[start Data excerpt]

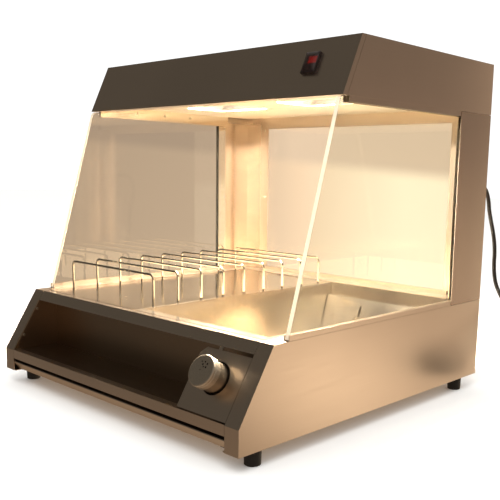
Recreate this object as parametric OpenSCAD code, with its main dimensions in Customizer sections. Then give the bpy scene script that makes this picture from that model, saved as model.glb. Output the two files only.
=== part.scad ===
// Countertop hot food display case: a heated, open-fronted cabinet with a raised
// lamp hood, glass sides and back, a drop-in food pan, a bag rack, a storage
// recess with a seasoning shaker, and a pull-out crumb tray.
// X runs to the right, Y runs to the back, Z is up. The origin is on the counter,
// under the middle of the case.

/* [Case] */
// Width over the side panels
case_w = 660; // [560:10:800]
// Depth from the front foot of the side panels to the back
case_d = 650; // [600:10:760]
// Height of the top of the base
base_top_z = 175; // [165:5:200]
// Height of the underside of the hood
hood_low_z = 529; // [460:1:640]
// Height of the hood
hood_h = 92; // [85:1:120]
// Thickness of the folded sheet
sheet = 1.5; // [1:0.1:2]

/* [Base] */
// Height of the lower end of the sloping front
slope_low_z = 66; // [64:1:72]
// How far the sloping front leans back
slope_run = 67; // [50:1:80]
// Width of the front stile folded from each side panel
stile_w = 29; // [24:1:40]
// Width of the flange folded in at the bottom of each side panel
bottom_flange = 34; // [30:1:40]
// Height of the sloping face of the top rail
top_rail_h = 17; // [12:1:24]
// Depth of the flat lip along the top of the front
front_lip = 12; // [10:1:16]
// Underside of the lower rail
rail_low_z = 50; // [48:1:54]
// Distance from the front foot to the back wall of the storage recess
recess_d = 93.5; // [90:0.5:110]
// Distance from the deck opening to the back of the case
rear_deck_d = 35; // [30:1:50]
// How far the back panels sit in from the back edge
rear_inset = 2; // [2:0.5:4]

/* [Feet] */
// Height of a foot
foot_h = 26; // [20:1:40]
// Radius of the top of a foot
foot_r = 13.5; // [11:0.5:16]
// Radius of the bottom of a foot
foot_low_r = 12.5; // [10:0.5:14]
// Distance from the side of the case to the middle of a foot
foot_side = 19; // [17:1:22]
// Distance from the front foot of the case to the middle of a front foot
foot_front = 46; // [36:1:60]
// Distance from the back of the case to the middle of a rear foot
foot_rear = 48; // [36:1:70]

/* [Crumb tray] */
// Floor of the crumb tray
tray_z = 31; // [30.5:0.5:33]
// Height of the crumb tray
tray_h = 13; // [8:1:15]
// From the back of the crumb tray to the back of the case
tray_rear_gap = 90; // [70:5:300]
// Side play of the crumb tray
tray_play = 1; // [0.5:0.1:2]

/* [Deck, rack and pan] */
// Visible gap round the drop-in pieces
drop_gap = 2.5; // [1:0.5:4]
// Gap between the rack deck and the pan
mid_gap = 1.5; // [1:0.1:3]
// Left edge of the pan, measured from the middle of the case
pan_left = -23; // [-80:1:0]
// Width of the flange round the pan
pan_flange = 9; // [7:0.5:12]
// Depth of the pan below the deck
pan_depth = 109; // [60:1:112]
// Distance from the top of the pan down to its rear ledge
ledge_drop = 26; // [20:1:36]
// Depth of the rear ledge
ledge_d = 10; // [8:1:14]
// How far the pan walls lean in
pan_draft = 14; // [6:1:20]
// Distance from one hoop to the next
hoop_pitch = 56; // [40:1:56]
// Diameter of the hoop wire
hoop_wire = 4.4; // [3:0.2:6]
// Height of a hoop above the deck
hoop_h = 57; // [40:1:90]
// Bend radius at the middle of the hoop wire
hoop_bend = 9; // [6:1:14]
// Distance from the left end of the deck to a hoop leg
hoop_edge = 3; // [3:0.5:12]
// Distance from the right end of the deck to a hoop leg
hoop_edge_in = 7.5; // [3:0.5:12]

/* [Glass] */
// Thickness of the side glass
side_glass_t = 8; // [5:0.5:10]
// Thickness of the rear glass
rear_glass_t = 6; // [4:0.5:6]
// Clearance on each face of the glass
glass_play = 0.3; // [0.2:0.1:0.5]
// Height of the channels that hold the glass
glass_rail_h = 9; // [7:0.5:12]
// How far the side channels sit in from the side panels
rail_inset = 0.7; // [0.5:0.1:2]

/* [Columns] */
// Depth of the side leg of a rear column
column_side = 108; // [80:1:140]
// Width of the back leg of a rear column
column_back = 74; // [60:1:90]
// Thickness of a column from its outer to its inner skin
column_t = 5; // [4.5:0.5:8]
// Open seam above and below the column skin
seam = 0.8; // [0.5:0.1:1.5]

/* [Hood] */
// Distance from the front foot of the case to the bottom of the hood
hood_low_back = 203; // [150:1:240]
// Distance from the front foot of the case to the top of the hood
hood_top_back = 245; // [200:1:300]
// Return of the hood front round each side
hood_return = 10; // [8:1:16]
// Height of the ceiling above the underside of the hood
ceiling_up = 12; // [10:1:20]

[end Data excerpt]

Work to do:
Extract the lines above, from the first one through the one containing "sheet = 1.5; // [1:0.1:2]", and return only those, unchanged.

Solution below:
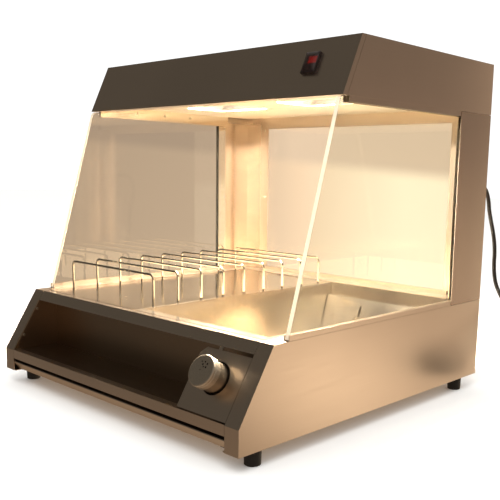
Recreate this object as parametric OpenSCAD code, with its main dimensions in Customizer sections. Then give the bpy scene script that makes this picture from that model, saved as model.glb. Output the two files only.
=== part.scad ===
// Countertop hot food display case: a heated, open-fronted cabinet with a raised
// lamp hood, glass sides and back, a drop-in food pan, a bag rack, a storage
// recess with a seasoning shaker, and a pull-out crumb tray.
// X runs to the right, Y runs to the back, Z is up. The origin is on the counter,
// under the middle of the case.

/* [Case] */
// Width over the side panels
case_w = 660; // [560:10:800]
// Depth from the front foot of the side panels to the back
case_d = 650; // [600:10:760]
// Height of the top of the base
base_top_z = 175; // [165:5:200]
// Height of the underside of the hood
hood_low_z = 529; // [460:1:640]
// Height of the hood
hood_h = 92; // [85:1:120]
// Thickness of the folded sheet
sheet = 1.5; // [1:0.1:2]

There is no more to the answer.